Once trained we can fetch the grid.cv_results_ to get a glimpse at the results of our pipeline.

param_prep__gender param_prep__n_char mean_test_score
True True 0.785714
True False 0.778711
False True 0.70028
False False 0.67507

It seems that we gender of the passenger has more of an effect on their survival than the length of their name.

Utility

The use-case here has been a relatively simple demonstration on a toy dataset but hopefully you can recognize that this opens up a lot of flexibility for your machine learning pipelines. You can keep the preprocessing interpretable but you can keep everything running by just writing pandas code.

There's a few small caveats to be aware of.

Don't remove data

Pandas pipelines allow you to filter away rows, scikit-learn on the other hand assumes this does not happen. Please be mindful of this.

Don't sort data

You need to keep the order in your dataframe the same because otherwise it will no longer correspond to the y variable that you're trying to predict.

Don't use lambda

There's two ways that you can add a new column to pandas.

# Method 1
dataf_new = dataf.copy() # Don't overwrite data!
dataf_new['new_column'] = dataf_new['old_column'] * 2

# Method 2
dataf_new = dataf.assign(lambda d: d['old_column'] * 2)

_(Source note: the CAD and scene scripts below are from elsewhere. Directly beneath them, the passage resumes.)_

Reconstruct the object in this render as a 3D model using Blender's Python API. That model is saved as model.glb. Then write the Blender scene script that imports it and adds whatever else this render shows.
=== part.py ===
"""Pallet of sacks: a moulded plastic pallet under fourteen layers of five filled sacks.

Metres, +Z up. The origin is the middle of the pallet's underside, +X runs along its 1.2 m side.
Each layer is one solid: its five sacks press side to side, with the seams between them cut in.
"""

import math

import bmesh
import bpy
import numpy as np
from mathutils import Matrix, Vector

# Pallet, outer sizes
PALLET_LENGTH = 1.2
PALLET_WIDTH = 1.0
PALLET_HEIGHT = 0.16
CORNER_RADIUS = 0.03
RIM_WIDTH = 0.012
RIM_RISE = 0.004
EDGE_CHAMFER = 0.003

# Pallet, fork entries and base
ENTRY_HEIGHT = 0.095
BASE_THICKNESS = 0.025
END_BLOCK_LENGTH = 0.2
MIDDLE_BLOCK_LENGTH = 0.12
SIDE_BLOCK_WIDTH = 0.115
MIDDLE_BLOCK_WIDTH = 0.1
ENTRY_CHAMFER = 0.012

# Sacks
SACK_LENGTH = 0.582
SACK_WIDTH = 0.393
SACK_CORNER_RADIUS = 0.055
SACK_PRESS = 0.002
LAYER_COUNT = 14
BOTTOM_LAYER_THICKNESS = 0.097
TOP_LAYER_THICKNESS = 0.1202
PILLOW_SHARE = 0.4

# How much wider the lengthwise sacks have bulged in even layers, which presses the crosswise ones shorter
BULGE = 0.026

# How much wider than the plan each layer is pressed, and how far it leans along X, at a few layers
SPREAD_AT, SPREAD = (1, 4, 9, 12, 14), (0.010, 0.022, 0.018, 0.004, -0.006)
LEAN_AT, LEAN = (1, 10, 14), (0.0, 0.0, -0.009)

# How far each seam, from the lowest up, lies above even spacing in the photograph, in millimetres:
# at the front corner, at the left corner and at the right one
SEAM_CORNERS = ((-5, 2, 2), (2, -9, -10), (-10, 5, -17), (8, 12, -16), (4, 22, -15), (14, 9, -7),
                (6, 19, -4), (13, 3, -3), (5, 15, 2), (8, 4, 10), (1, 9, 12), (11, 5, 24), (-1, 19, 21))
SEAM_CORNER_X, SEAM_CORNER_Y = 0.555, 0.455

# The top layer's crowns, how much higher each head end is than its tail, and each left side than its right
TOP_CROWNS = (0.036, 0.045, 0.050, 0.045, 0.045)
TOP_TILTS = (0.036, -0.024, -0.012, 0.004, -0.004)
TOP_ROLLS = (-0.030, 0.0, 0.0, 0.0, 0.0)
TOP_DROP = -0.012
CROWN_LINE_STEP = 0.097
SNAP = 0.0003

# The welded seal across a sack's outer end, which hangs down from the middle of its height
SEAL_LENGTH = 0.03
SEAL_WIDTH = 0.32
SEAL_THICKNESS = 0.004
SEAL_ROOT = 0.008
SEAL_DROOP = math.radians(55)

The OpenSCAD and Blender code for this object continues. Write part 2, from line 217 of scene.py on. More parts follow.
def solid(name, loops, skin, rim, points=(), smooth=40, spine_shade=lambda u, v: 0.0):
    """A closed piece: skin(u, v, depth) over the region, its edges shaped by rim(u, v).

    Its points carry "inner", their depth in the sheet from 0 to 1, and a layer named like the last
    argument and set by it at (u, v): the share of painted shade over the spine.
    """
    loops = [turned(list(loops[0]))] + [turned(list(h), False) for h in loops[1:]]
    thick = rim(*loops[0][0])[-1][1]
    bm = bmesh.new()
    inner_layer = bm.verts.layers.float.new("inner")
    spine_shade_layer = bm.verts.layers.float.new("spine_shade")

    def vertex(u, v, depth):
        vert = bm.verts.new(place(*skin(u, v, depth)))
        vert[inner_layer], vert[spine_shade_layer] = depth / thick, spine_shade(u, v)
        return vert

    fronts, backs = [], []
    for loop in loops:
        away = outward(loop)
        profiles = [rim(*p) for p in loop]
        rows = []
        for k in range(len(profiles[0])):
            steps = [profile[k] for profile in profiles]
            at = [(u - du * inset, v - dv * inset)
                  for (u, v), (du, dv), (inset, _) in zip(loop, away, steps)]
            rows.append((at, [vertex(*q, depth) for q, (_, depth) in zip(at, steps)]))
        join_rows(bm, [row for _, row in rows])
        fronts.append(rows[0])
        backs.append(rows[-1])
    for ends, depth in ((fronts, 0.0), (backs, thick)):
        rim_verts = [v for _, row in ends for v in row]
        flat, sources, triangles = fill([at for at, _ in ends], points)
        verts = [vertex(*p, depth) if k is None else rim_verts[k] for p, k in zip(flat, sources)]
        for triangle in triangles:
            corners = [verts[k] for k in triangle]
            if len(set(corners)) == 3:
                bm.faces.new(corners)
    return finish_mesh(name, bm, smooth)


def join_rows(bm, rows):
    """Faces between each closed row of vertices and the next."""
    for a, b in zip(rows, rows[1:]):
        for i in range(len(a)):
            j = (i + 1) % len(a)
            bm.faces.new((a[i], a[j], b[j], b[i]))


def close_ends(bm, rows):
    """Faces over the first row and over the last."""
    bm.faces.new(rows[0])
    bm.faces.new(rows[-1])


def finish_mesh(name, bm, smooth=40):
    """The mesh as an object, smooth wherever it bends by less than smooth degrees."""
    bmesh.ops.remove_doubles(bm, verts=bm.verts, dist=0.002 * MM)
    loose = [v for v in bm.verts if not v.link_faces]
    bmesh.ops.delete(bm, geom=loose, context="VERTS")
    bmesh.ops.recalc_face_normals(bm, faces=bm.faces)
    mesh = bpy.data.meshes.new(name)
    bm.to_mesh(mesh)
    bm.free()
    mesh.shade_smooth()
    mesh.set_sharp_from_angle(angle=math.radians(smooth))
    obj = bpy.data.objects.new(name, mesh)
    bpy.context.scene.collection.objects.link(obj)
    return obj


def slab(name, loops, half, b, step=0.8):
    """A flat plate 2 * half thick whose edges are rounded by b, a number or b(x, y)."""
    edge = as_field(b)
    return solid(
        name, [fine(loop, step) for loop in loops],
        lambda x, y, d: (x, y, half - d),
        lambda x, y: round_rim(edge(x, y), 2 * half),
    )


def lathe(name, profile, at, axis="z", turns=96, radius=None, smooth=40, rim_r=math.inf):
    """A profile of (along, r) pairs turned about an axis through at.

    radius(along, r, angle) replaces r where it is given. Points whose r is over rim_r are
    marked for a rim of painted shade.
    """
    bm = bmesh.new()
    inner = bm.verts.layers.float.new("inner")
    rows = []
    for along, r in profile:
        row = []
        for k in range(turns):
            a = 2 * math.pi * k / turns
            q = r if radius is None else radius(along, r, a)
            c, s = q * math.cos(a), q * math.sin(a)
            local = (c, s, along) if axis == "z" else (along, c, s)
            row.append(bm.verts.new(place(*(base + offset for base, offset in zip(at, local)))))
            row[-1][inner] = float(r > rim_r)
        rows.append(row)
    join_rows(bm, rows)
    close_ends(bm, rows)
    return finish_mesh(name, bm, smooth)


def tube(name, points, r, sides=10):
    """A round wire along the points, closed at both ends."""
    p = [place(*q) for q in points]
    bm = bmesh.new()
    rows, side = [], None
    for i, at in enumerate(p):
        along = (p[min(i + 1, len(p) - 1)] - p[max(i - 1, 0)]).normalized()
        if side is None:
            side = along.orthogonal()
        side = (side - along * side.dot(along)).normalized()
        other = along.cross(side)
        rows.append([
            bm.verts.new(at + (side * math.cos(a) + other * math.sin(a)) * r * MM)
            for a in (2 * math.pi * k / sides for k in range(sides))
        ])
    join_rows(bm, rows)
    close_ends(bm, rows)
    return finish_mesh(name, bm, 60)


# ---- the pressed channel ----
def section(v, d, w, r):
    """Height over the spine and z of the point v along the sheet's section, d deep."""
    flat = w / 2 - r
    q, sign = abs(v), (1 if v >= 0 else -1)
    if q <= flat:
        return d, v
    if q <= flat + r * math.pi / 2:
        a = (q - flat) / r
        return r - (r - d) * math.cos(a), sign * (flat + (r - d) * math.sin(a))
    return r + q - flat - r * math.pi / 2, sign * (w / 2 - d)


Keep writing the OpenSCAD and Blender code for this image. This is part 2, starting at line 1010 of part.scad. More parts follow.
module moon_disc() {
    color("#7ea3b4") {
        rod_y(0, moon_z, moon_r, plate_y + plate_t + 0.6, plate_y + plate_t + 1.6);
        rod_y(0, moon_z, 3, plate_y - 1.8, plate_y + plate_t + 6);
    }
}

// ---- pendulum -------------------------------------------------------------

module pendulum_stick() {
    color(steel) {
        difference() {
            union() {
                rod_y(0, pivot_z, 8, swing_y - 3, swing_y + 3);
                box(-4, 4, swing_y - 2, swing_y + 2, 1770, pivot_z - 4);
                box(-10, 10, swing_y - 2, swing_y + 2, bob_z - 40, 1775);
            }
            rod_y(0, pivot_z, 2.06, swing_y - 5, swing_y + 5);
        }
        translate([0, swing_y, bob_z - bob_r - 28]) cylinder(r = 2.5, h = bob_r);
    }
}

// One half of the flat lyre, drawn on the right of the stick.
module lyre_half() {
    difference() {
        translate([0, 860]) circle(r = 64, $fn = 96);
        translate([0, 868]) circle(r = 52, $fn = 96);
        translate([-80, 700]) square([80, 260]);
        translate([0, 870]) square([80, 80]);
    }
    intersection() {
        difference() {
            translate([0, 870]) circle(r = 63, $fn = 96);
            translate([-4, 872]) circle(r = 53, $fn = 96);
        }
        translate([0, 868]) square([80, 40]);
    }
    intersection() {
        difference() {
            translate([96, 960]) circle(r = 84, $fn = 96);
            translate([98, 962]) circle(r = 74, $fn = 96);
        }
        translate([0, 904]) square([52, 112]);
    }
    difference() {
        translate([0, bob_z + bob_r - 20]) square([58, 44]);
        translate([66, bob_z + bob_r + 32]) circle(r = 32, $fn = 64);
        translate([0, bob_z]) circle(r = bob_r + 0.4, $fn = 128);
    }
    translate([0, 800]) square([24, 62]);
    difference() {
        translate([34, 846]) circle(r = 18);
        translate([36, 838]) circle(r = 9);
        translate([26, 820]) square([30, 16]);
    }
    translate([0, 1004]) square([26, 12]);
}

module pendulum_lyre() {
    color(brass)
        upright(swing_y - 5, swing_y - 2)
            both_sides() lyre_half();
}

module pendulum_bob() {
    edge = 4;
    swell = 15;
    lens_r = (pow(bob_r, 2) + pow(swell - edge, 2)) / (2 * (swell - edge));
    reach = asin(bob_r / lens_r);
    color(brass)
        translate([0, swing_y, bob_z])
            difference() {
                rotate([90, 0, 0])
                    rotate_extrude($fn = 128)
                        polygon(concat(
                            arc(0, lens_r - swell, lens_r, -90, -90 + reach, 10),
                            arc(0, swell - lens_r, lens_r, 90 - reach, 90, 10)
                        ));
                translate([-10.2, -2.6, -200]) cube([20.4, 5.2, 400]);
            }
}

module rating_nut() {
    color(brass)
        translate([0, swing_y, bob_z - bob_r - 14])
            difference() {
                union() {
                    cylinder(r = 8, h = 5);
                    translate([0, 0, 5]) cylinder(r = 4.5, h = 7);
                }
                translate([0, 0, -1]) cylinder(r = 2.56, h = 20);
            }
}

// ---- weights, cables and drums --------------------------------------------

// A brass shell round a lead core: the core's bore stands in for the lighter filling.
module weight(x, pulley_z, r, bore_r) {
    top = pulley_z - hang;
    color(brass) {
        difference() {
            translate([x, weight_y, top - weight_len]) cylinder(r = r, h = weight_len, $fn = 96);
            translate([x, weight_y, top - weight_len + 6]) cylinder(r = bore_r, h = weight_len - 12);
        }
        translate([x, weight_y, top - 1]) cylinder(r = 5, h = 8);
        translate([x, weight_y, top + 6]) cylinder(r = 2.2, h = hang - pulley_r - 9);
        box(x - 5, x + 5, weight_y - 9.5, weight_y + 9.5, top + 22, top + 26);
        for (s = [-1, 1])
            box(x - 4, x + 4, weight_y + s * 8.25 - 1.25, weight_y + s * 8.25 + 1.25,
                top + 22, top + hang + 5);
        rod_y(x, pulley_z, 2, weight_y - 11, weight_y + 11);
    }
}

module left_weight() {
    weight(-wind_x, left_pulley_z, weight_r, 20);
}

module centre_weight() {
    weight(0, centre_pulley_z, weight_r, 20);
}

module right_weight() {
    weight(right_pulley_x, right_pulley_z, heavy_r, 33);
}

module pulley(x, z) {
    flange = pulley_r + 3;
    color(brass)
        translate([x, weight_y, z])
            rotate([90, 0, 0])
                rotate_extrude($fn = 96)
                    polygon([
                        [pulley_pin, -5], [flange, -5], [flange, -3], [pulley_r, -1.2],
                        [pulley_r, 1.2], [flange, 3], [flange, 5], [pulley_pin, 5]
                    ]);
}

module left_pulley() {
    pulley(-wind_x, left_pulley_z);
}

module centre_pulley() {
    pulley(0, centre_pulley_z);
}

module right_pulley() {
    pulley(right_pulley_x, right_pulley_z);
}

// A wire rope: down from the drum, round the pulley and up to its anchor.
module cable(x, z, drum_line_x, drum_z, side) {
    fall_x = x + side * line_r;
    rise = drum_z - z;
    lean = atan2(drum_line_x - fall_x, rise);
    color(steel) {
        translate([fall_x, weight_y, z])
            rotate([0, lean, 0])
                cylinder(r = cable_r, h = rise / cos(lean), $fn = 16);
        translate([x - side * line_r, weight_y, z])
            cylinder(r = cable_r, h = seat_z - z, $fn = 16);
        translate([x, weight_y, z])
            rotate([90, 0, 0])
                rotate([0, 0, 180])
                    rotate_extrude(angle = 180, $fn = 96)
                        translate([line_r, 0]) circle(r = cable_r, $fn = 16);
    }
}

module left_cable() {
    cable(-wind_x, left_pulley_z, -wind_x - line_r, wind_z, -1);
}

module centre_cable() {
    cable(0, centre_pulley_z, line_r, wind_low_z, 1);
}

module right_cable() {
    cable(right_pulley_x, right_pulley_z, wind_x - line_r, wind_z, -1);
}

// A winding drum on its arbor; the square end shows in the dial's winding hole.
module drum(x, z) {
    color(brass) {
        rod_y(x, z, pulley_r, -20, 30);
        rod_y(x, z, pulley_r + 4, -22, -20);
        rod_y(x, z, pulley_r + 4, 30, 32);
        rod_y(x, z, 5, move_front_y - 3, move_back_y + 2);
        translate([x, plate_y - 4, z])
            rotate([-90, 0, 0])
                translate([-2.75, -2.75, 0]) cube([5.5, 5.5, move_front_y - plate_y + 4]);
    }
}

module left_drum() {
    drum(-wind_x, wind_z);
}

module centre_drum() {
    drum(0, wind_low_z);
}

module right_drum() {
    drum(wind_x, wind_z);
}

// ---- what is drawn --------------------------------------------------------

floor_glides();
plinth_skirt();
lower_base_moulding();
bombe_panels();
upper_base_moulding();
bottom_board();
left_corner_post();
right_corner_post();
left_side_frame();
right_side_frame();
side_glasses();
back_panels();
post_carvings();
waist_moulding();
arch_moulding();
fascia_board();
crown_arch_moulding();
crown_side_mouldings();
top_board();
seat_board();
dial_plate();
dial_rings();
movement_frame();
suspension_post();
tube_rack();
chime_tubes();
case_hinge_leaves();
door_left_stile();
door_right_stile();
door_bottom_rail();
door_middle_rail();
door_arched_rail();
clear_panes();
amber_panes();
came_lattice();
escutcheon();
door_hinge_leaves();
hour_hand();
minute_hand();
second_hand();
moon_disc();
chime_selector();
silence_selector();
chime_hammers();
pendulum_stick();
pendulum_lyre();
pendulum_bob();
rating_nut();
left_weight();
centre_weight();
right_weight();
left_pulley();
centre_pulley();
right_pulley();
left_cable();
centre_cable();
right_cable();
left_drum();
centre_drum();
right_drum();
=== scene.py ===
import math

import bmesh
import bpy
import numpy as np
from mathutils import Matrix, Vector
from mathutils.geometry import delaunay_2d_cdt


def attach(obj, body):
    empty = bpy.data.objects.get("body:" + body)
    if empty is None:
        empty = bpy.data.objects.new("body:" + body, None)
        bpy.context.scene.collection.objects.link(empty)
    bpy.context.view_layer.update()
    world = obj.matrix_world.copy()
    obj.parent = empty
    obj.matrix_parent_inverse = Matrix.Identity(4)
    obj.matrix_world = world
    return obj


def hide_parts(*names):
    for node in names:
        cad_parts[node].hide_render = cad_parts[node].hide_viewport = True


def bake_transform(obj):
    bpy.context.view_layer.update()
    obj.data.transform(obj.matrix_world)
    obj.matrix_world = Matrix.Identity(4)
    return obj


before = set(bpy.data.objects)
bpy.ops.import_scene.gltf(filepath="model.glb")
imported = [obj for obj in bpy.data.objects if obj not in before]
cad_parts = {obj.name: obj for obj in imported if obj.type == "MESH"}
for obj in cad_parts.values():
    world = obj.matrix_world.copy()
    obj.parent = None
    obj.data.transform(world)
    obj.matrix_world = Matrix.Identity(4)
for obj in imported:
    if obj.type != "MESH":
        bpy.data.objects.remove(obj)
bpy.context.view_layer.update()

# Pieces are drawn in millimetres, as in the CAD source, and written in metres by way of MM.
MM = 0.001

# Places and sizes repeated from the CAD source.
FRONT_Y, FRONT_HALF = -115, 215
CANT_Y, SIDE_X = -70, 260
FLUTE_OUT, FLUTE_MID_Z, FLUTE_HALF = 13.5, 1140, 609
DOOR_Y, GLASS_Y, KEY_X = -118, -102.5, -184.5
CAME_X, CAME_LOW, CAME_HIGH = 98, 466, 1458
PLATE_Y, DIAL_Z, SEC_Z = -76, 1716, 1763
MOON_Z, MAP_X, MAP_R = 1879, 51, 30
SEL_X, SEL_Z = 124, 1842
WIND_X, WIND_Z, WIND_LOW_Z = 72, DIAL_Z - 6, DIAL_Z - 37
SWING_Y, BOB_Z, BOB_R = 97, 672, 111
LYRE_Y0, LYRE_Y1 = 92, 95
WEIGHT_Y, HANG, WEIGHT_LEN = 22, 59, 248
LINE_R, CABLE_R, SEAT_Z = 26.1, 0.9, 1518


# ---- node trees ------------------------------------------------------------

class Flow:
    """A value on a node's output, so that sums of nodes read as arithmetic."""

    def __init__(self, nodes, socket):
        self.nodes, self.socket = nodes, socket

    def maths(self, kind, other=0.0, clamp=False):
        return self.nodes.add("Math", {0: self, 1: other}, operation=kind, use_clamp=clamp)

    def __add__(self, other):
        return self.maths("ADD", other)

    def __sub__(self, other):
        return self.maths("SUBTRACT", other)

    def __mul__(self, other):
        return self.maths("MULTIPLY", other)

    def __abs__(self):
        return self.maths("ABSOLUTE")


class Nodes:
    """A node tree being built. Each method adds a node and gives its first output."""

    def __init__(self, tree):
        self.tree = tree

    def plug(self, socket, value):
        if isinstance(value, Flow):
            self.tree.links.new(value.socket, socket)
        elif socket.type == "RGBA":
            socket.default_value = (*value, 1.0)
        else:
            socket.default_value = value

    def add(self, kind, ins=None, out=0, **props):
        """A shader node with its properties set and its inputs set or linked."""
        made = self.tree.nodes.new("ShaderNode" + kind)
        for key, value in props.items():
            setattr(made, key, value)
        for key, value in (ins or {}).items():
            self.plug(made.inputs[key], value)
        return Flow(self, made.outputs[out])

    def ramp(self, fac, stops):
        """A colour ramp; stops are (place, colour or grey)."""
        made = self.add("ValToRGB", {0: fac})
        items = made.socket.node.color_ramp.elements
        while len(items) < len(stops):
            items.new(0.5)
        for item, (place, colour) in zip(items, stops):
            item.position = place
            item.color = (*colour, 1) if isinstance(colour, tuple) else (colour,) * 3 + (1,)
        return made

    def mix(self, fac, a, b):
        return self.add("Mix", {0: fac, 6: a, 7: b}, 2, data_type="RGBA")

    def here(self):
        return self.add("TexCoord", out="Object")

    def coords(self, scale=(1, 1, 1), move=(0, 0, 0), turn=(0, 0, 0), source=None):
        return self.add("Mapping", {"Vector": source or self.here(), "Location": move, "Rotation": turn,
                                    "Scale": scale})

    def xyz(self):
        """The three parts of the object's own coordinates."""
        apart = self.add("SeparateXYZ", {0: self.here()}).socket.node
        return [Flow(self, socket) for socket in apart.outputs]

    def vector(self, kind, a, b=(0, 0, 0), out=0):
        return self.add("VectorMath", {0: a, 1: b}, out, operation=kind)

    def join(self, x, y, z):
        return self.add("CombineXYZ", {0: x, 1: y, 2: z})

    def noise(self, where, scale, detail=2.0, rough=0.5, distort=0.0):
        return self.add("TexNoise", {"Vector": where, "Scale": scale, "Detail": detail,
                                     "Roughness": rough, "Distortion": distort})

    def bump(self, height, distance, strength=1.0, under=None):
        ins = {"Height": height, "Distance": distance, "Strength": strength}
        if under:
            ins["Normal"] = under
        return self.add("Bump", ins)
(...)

In many cases you might argue that method #2 is safer because you do not need to worry about the dataf.copy() that needs to happen. In our case however, we cannot use it. The grid-search no longer works inside of scikit-learn if you use lambda functions because it cannot pickle the code.

Don't Cheat!

The functions that you write are supposed to be stateless in the sense that they don't learn from the data that goes in. You could theoretically bypass this with global variables but by doing so you're doing yourself a disservice. If you do this you'll be cheating the statistics by leaking information.